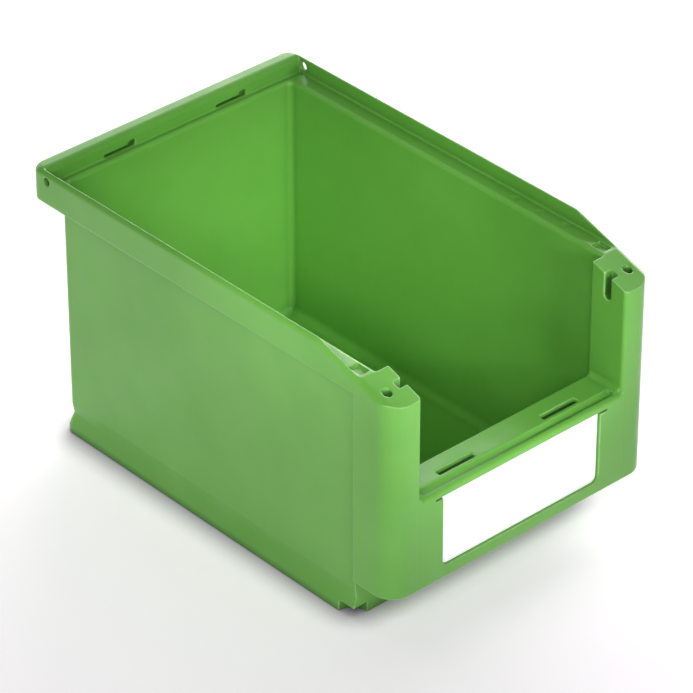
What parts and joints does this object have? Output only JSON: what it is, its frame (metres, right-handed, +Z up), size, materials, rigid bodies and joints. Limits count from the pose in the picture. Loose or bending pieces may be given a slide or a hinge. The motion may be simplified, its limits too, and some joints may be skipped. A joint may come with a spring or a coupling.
{
  "type": "stackable open-front storage bin",
  "caption": "Stackable open-front storage bin with a rolled rim over an inner stacking ledge, hollow front posts, a low front wall and a blank label card under its lip.",
  "frame": {"origin": "middle of the outer box, on the surface that the bin stands on", "axes": "+X across the bin to the right as seen from its open front, +Y from the open front to the back, +Z up; the front frame faces -Y"},
  "size_m": [0.15, 0.23, 0.138],
  "materials": {
    "bin_plastic": "satin",
    "card": "matte"
  },
  "bodies": {
    "bin": {"bin_body": "bin_plastic"},
    "card": {"label_card": "card"}
  },
  "joints": [
    {"name": "label_out", "type": "slide", "parent": "bin", "child": "card", "axis": [0, -1, 0], "range_m": [0, 0.04]}
  ]
}
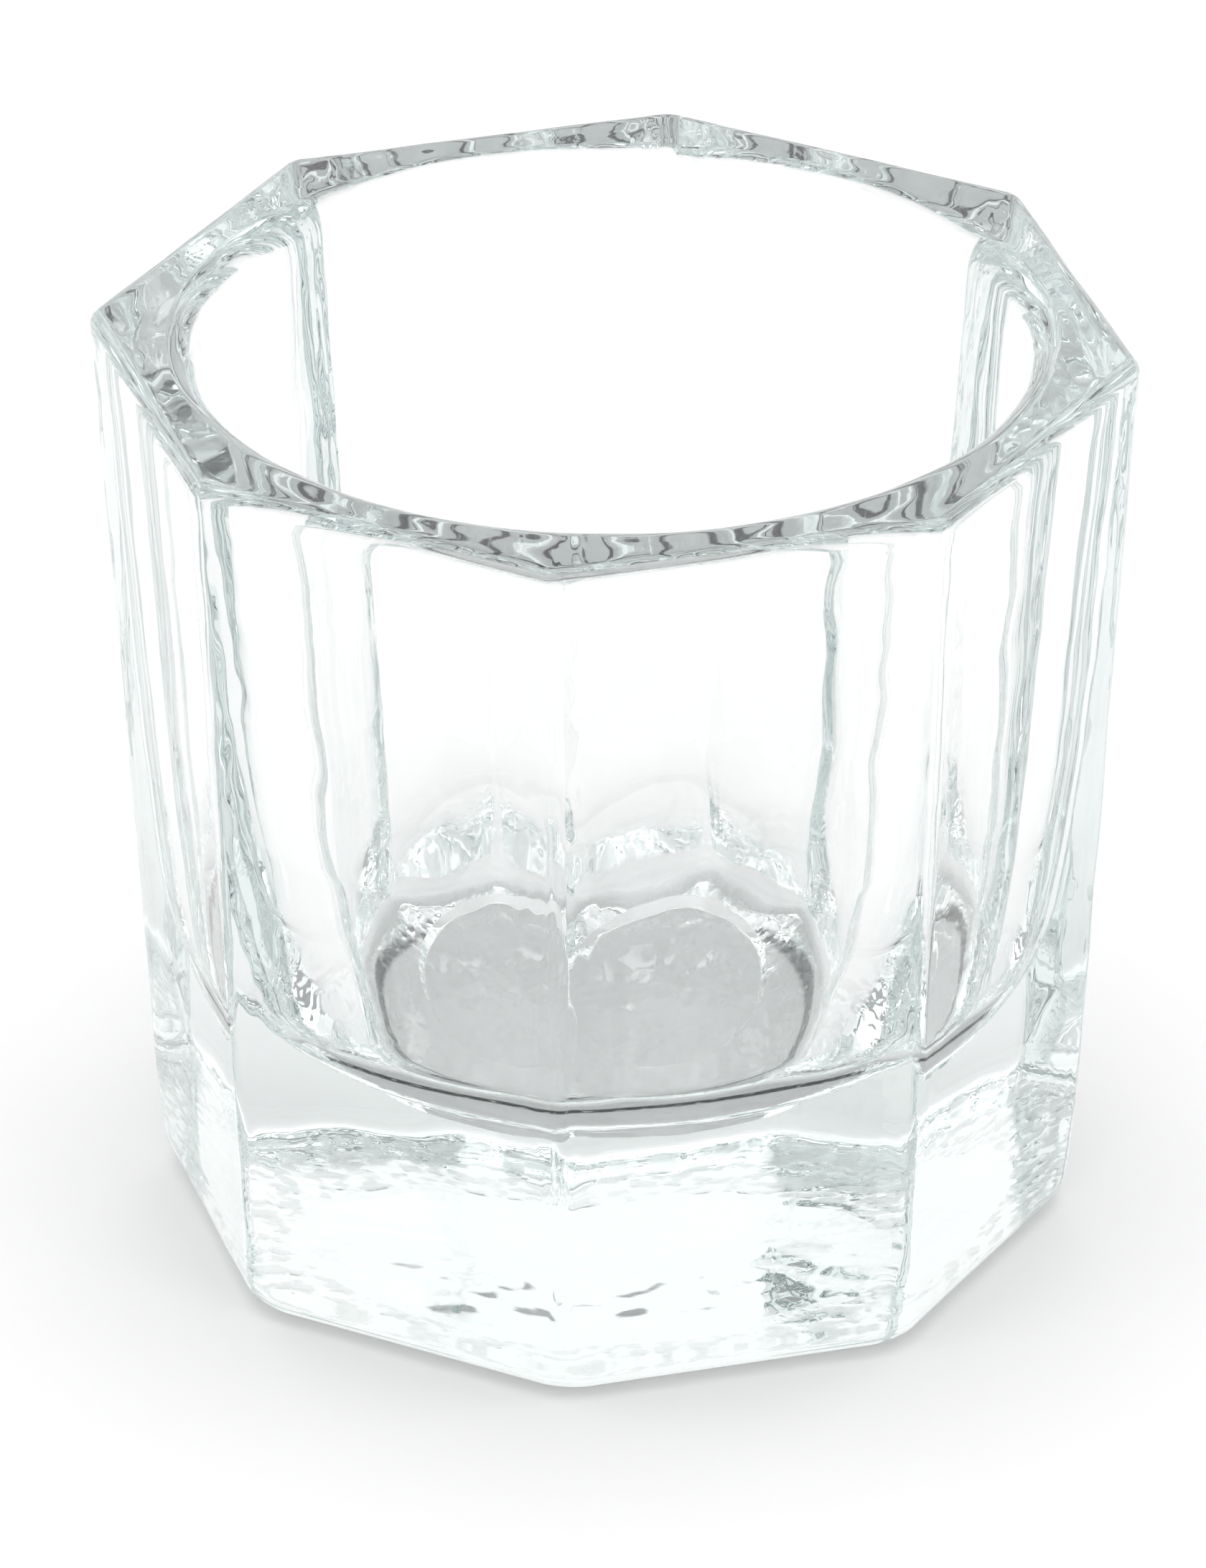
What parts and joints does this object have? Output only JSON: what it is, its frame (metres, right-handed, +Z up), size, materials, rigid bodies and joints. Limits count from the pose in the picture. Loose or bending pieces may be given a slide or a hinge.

══════════════════════════════

DIRECTION:
Copy out all of the records above with nothing altered.

RESPONSE TO THE EXERCISE:
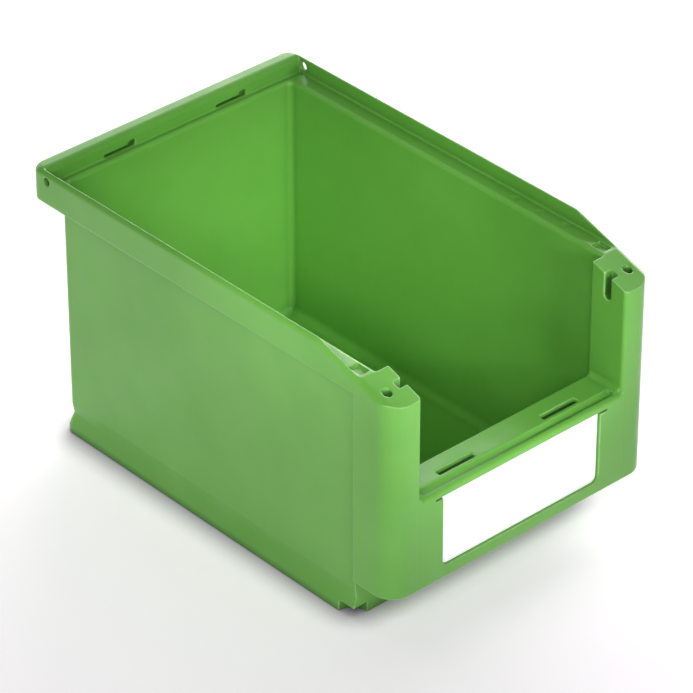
What parts and joints does this object have? Output only JSON: what it is, its frame (metres, right-handed, +Z up), size, materials, rigid bodies and joints. Limits count from the pose in the picture. Loose or bending pieces may be given a slide or a hinge. The motion may be simplified, its limits too, and some joints may be skipped. A joint may come with a spring or a coupling.
{
  "type": "stackable open-front storage bin",
  "caption": "Stackable open-front storage bin with a rolled rim over an inner stacking ledge, hollow front posts, a low front wall and a blank label card under its lip.",
  "frame": {"origin": "middle of the outer box, on the surface that the bin stands on", "axes": "+X across the bin to the right as seen from its open front, +Y from the open front to the back, +Z up; the front frame faces -Y"},
  "size_m": [0.15, 0.23, 0.138],
  "materials": {
    "bin_plastic": "satin",
    "card": "matte"
  },
  "bodies": {
    "bin": {"bin_body": "bin_plastic"},
    "card": {"label_card": "card"}
  },
  "joints": [
    {"name": "label_out", "type": "slide", "parent": "bin", "child": "card", "axis": [0, -1, 0], "range_m": [0, 0.04]}
  ]
}
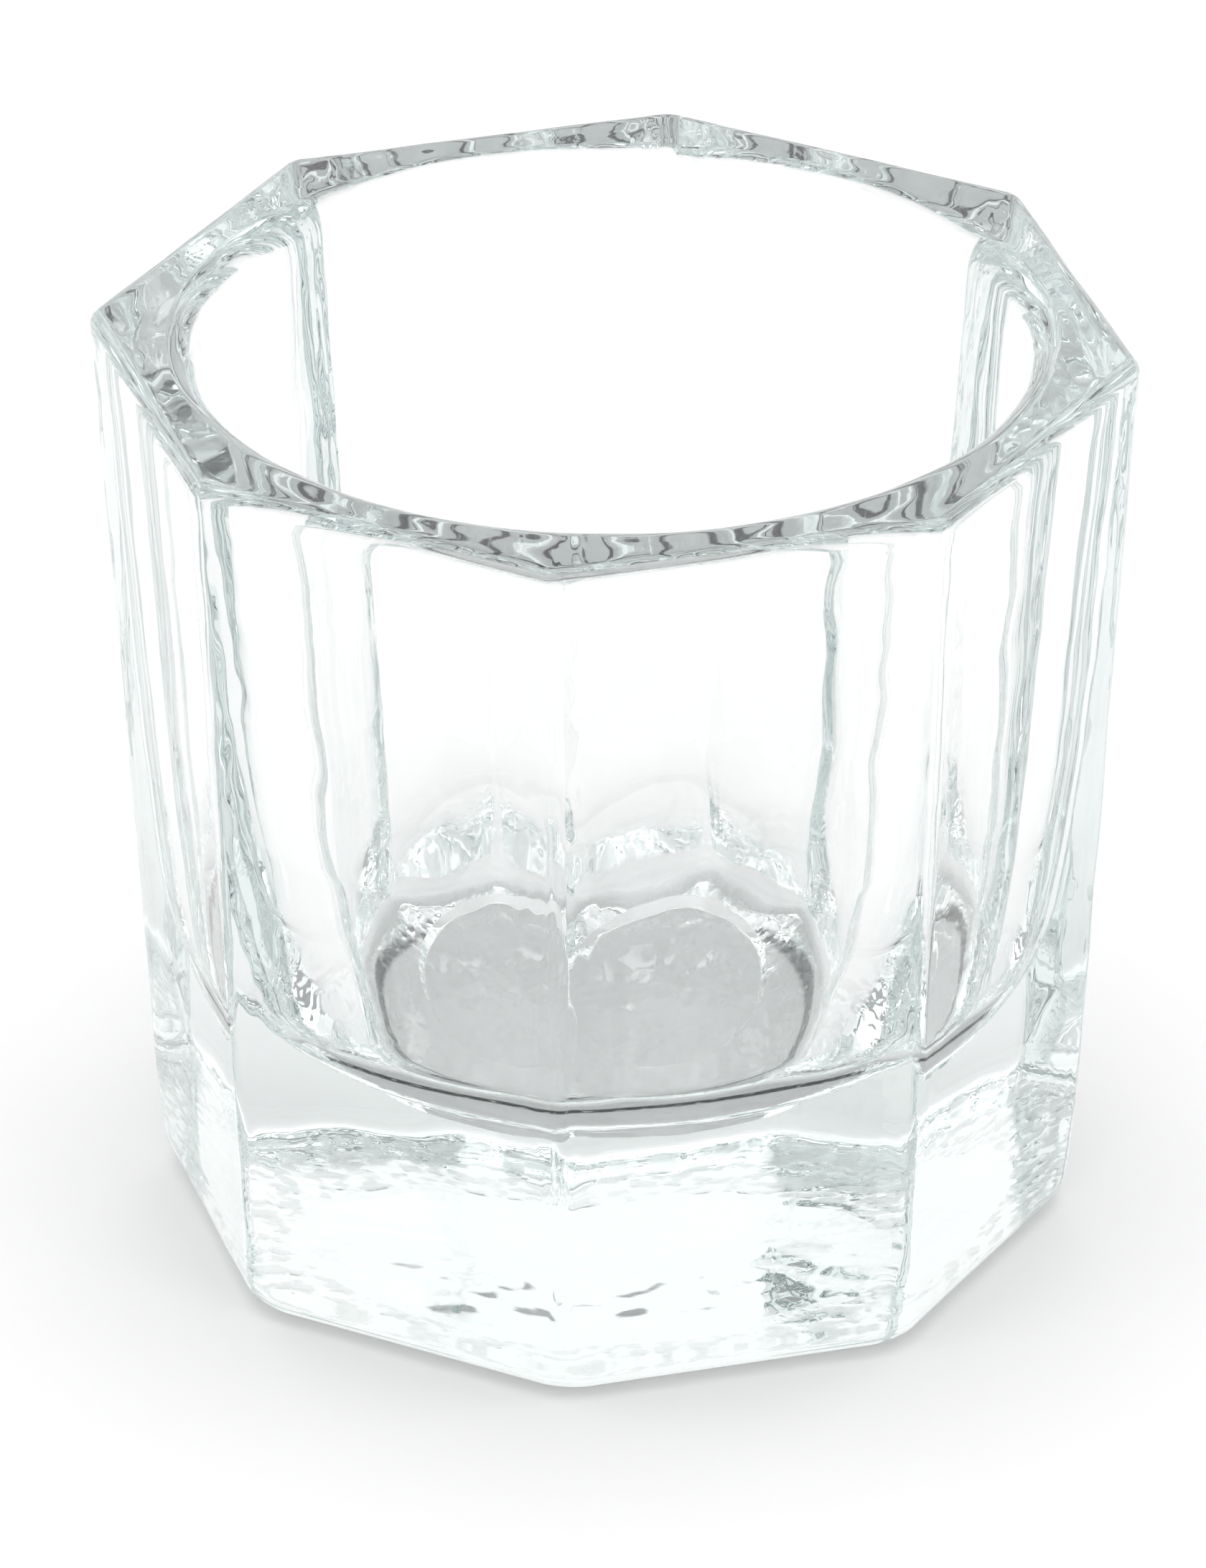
What parts and joints does this object have? Output only JSON: what it is, its frame (metres, right-handed, +Z up), size, materials, rigid bodies and joints. Limits count from the pose in the picture. Loose or bending pieces may be given a slide or a hinge.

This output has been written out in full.